Sie sagt aber auch: „Rund 80 Prozent der Schüler gehen anschließend auf weiterführende Schulen/Gymnasien.“ Es lasse sich feststellen: In Baden-Württemberg führten viele Wege zum Bildungsabschluss.

Keine Vorteile bei der Finanzierung

Die Gemeinschaftsschulen in Singen und Radolfzell kommen auf jeweils 15,6 Prozent. Sie spielen dort eine Rolle, aber eine nicht so starke wie in Konstanz. Bei den Schulplanern heißt es von allen drei Städten, bei der Gemeinschaftsschule sei kein Vorteil bei der Finanzierung zu verzeichnen: „Ich sehe nicht, dass wir mit den Gemeinschaftsschulen sparen können. Wenn wir mehr Kinder haben, müssen wir auch eine Gemeinschaftsschule ausbauen“, sagt Ute Seifried.

Und weiter: „Es ist vielleicht etwas einfacher, zu planen, weil es natürlich manchmal stärkere Tendenzen zu einer Schule gibt.“ Grundsätzlich komme aber nicht jedes Kind mit den Lernformen in der Gemeinschaftsschule zurecht. Deshalb sei es wichtig, ein differenziertes Angebot zu haben.

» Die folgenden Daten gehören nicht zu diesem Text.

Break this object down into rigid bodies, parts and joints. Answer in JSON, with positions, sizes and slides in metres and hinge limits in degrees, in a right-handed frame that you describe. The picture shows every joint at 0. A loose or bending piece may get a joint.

Werkrealschule nur noch mit kleinem Anteil

Auch Nicole Rabanser von der Stadt Radolfzell, betont: Die Stadt setze im Bildungsbereich auf ein breit gefächertes Angebot. „Die Frage, ob man aus finanziellen Gründen besser alle Bildungsangebote auf Gemeinschaftsschule umstellt, war bisher kein Thema und ist daher auch nicht berechnet worden.“ Auch die Gemeinschaftsschule benötige Räume und Ausstattung, um den Bildungsplan erfüllen zu können.

Die Übergangsquoten

Bei den Werten für die Werkrealschule zeigt sich eine deutliche Tendenz im gesamten Landkreis. Sie hat nur noch einen kleinen Anteil bei den weiterführenden Schulen.